The best part of the job, I am in a perfect position that I get to work with the athletes, I get to work with the teams, I get to work with the impassioned endemic media. So I really do get a full scope view of everything. I touch just about every area of the sport, which is pretty fantastic. One of my favorite things to do is, I love the track walk with the riders and just listening to them pick their lines and talk about rhythm sections. It’s the first time for them from a strategy standpoint they’re really thinking about their game plan for the night. One of my favorite things.
Second favorite thing is just being in these magnificent stadiums where there is such a history with sports teams and franchises and all of that. I just love walking the tunnels underneath and thinking about all of the other great sporting moments that have taken place in these buildings.
The worst part of the job, that’s a tough question. I love to travel but I will say that the traveling— especially going from East Coast to West Coast five weeks straight—that can beat you up a little bit. I love the travel so it’s kind of a dual question because I love it but at the same I wouldn’t say I hate it, but what I do hate is that the airlines have really, really condensed.
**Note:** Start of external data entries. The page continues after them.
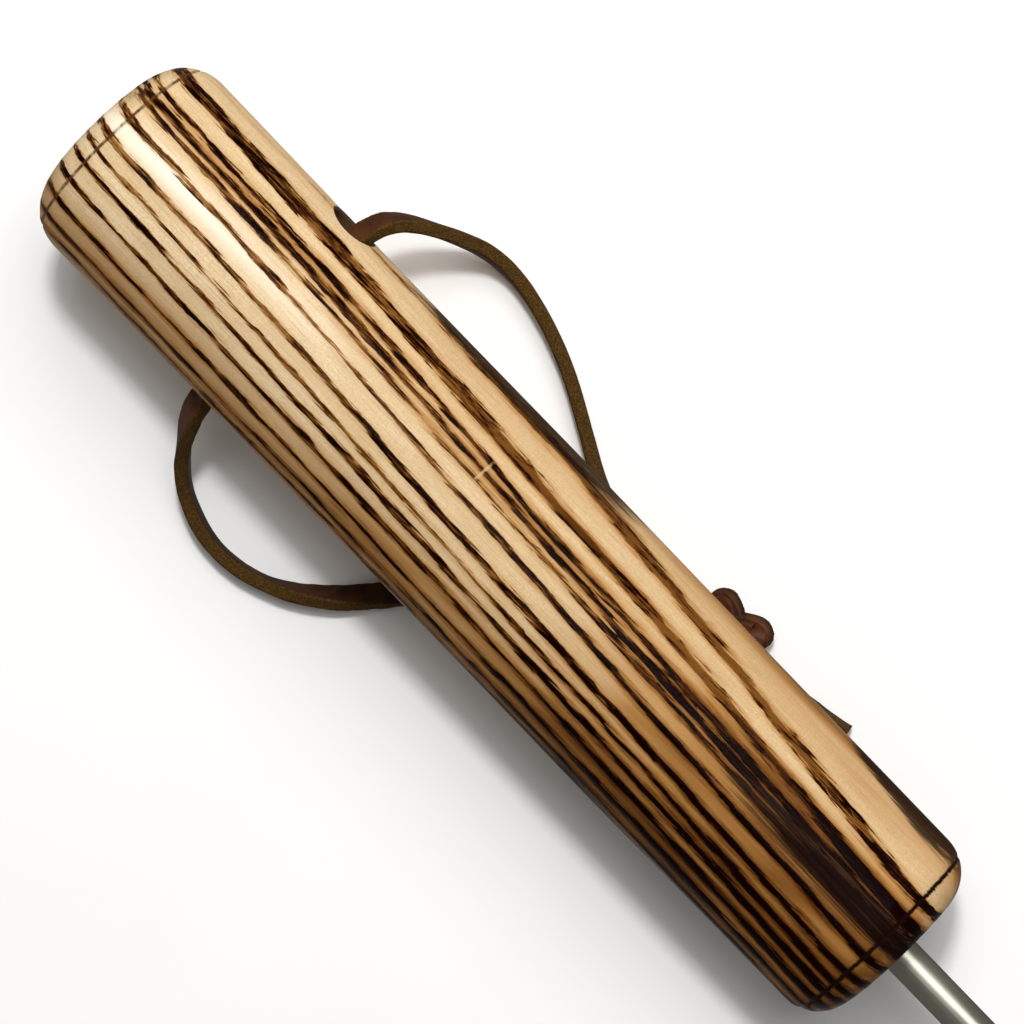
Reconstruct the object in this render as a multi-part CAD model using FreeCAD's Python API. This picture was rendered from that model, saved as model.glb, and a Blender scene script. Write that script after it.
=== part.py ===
import FreeCAD, Part
import math
import os

# A straight steel mandrel rod glued into a round pine handle, with a knotted leather lace
# through a cross hole near the butt end. Millimetres.
#
# Frame: the common axis of rod and handle is X, and the rod points to +X. The origin is on
# that axis, in the handle's front face, where the rod comes out. The butt end is at
# -HANDLE_LENGTH. +Z is up when the tool lies on a bench on top of its lace.

# Handle
HANDLE_LENGTH = 148.0
BUTT_RADIUS = 15.3
FRONT_RADIUS = 14.7
BUTT_ROUNDING = 6.5
FRONT_ROUNDING = 6.0
GROOVE_INSET = 3.5
GROOVE_WIRE_RADIUS = 0.45
GROOVE_DEPTH = 0.3

# Cross hole for the lace
HOLE_RADIUS = 3.25
HOLE_FROM_BUTT = 32.2
HOLE_MOUTH_ROUNDING = 0.6

# Rod and its glued socket
ROD_RADIUS = 2.5
ROD_EXPOSED = 200.0
ROD_TIP_ROUNDING = 1.5
TANG_LENGTH = 60.0
TANG_RADIUS = 2.0
TANG_CHAMFER = 0.5
EPOXY_THICKNESS = 0.2

# Lace: a flat leather thong, held here as a round tube as thick as the flattened thong
LACE_DIAMETER = 2.4
BENCH_Z = -17.7
LAID_Z = BENCH_Z + LACE_DIAMETER / 2
ARC_SHARE = 0.45

# Overhand knot, tied with both ends at once: two lobes side by side
KNOT_LOBE_RADIUS = 2.9
KNOT_LOBE_X = (-47.3, -43.1)
KNOT_FROM_Y = 8.6
KNOT_TO_Y = 15.0
KNOT_Z = -14.6
KNOT_ROUNDING = 2.0

X_AXIS = FreeCAD.Vector(1, 0, 0)
Y_AXIS = FreeCAD.Vector(0, 1, 0)

# Each lace route starts in the middle of the cross hole or at the knot.
SHORT_STRAND = [
    (-114.6, 0.0, 0.0),
    (-114.6, 7.5, 0.15),
    (-114.7, 15.0, -0.2),
    (-113.6, 19.3, -3.3),
    (-108.6, 22.2, -8.8),
    (-102.1, 23.6, -14.6),
    (-93.8, 22.6, LAID_Z),
    (-84.8, 19.5, LAID_Z),
    (-76.8, 15.2, LAID_Z),
    (-69.3, 10.9, LAID_Z),
    (-61.3, 9.9, LAID_Z),
    (-54.1, 11.5, -15.8),
    (-48.8, 12.4, -14.7),
]
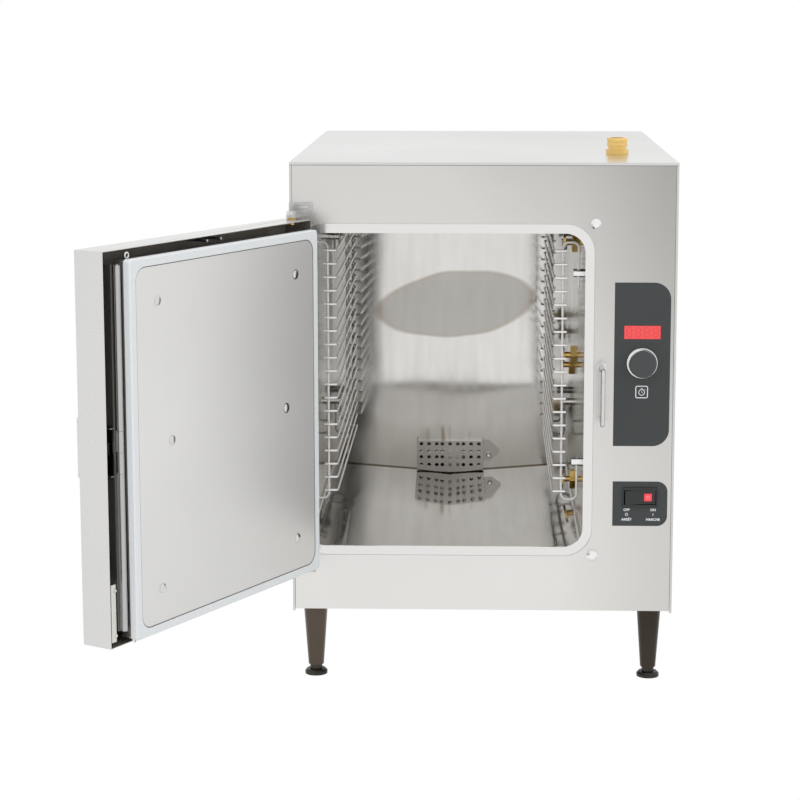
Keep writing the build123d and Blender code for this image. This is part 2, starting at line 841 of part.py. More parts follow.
# Steam generator: a tank on the base pan behind the cavity, with a flanged top.
GEN_X = DRAIN_X - DRAIN_FLANGE_R - GEN_TO_DRAIN - GEN_W / 2
GEN_Y = BACK - GEN_INSET_Y - GEN_D / 2
GEN_B = BASE + SHEET
GEN_TOP = GEN_B + GEN_H
OUTLET_X = GEN_X + OUTLET_ASIDE
ELEMENT_X = GEN_X + ELEMENT_ASIDE
PROBE_X = GEN_X + PROBE_ASIDE
PROBE_Y = GEN_Y - PROBE_AHEAD
with BuildPart() as steam_generator:
    with BuildSketch(level(GEN_B)):
        with Locations((GEN_X, GEN_Y)):
            RectangleRounded(GEN_W, GEN_D, GEN_R)
    extrude(amount=GEN_H)
    offset(amount=-GEN_SHELL, mode=Mode.SUBTRACT)
    with Locations((ELEMENT_X, GEN_Y, GEN_TOP)):
        Hole(ELEMENT_HOLE_R, depth=2 * GEN_SHELL)
    with Locations((OUTLET_X, GEN_Y, GEN_TOP)):
        Hole(STEAM_PIPE_R - GEN_SHELL, depth=2 * GEN_SHELL)
    with Locations((PROBE_X, PROBE_Y, GEN_TOP)):
        Hole(PROBE_R + SEAM, depth=2 * GEN_SHELL)
steam_generator.part.label = "steam_generator"
export_step(steam_generator.part, "parts/steam_generator.step")

# Heating elements: three hairpins hung from one flange.
with BuildPart() as heating_elements:
    with BuildSketch(level(GEN_TOP)):
        with Locations((ELEMENT_X, GEN_Y)):
            Circle(ELEMENT_FLANGE_R)
    extrude(amount=ELEMENT_FLANGE_T)
    for row_y in (GEN_Y - ELEMENT_PITCH, GEN_Y, GEN_Y + ELEMENT_PITCH):
        with BuildLine() as hairpin:
            Polyline(
                (ELEMENT_X - ELEMENT_HALF, row_y, GEN_TOP), (ELEMENT_X - ELEMENT_HALF, row_y, GEN_TOP - ELEMENT_L),
                (ELEMENT_X + ELEMENT_HALF, row_y, GEN_TOP - ELEMENT_L), (ELEMENT_X + ELEMENT_HALF, row_y, GEN_TOP),
            )
        with BuildSketch(Plane((ELEMENT_X - ELEMENT_HALF, row_y, GEN_TOP), z_dir=(0, 0, -1))):
            RegularPolygon(ELEMENT_R, WIRE_SIDES)
        sweep(path=hairpin.wires()[0], transition=Transition.RIGHT)
heating_elements.part.label = "heating_elements"
export_step(heating_elements.part, "parts/heating_elements.step")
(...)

There is not a plane anymore that you even have a middle seat available. So I guess that’s the worst part of the job. It’s not really our sport—it’s the airlines. They have jam packed every plane!
Tell me about the Ride initiative and what you guys are doing with that?
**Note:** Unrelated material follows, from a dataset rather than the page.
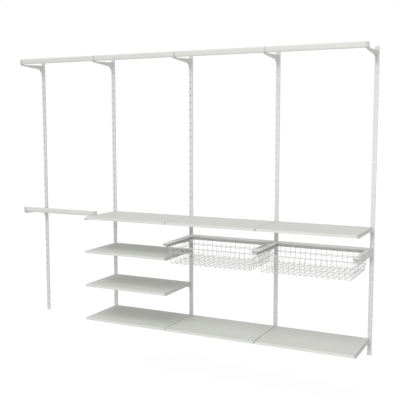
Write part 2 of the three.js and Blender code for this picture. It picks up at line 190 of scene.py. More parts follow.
def shifted(shape, x, z=0.0):
    """The same shape, moved along the wall and up."""
    points, corners, sizes = shape
    return points + np.array([x, 0.0, z]), corners, sizes


def mesh_from(name, shape):
    """A Blender mesh from arrays, without the points that no face uses."""
    points, corners, sizes = shape
    used, corners = np.unique(corners, return_inverse=True)
    mesh = bpy.data.meshes.new(name)
    mesh.vertices.add(len(used))
    mesh.vertices.foreach_set("co", points[used].astype(np.float32).ravel())
    mesh.loops.add(len(corners))
    mesh.loops.foreach_set("vertex_index", corners.astype(np.int32).ravel())
    mesh.polygons.add(len(sizes))
    mesh.polygons.foreach_set("loop_start", (np.cumsum(sizes) - sizes).astype(np.int32))
    mesh.update(calc_edges=True)
    mesh.validate()
    return mesh


def values_of(items, name, width=1, kind=float):
    """One value, or one row of them, for each vertex, corner or face of a mesh."""
    values = np.empty(len(items) * width, kind)
    items.foreach_get(name, values)
    return values.reshape(-1, width) if width > 1 else values


print("a grid of 3 by 4 points has", len(patch(np.zeros((3, 4, 3)))[2]), "quads")

# %% [markdown]
# ## Thickness, soft edges and an even shine
#
# Real sheet has a thickness and its cut edges are rounded by the coat. Solidify and Bevel do
# both, and their result is read back as arrays, so that a shape worked out once can be set down
# in many places. A face's corners then take the shading direction of the largest faces that
# meet there, as on a real fold, where the flat sheet stays flat up to the bend.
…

The Ride initiative is really an exciting initiative that Feld is doing, and is in collaboration with all of the manufacturers. Basically, we are trying to grow the grass roots participation. We realize that starting out in the sport might not be easy. If you grow up and you want to play lacrosse or you want to play baseball, there’s major chains out there that you can go into a Dick’s Sporting Goods and get what you need. Well, we’re trying to make it as easy for parents and kids to understand where they can go, but most importantly what they need to purchase. So the right bike and the size bike, but in addition to that, all of the safety measures that this sport has already in place with helmets and goggles and pants and jerseys and neck braces and boots, and why you cannot shortchange any of that. So in addition to pointing out all of the right gear, the right bike, we’re also pointing them to dealerships in the local area around every supercross event where they can go and buy the right bike, buy all of the gear, and then we also list local tracks that we can recommend where they have places to ride.
Where is this information? How do you see it?
We have videos that we’re playing inside the stadium. They’re also available on SupercrossLive.com. But we also have Ride fliers that we are passing out to all of our fans as they are exiting the building. So we’re trying to make it as easy for anybody new to the sport, understanding that there is education. There’s inspiration. We’ve had some great, great buy-in from Jeremy McGrath and Jeff Emig. Our video series really brings to light that this is a family activity. Supercross is obviously a sport, but riding in general is quality time with the family. That’s part of the aspect that we’re really trying to highlight, that baseball, football, if you bring your child up through those, at a certain point as dad and mom you are sitting in the bleachers, but with riding you get to participate with your children and that is really just quality, quality family time that we’re trying to emphasize.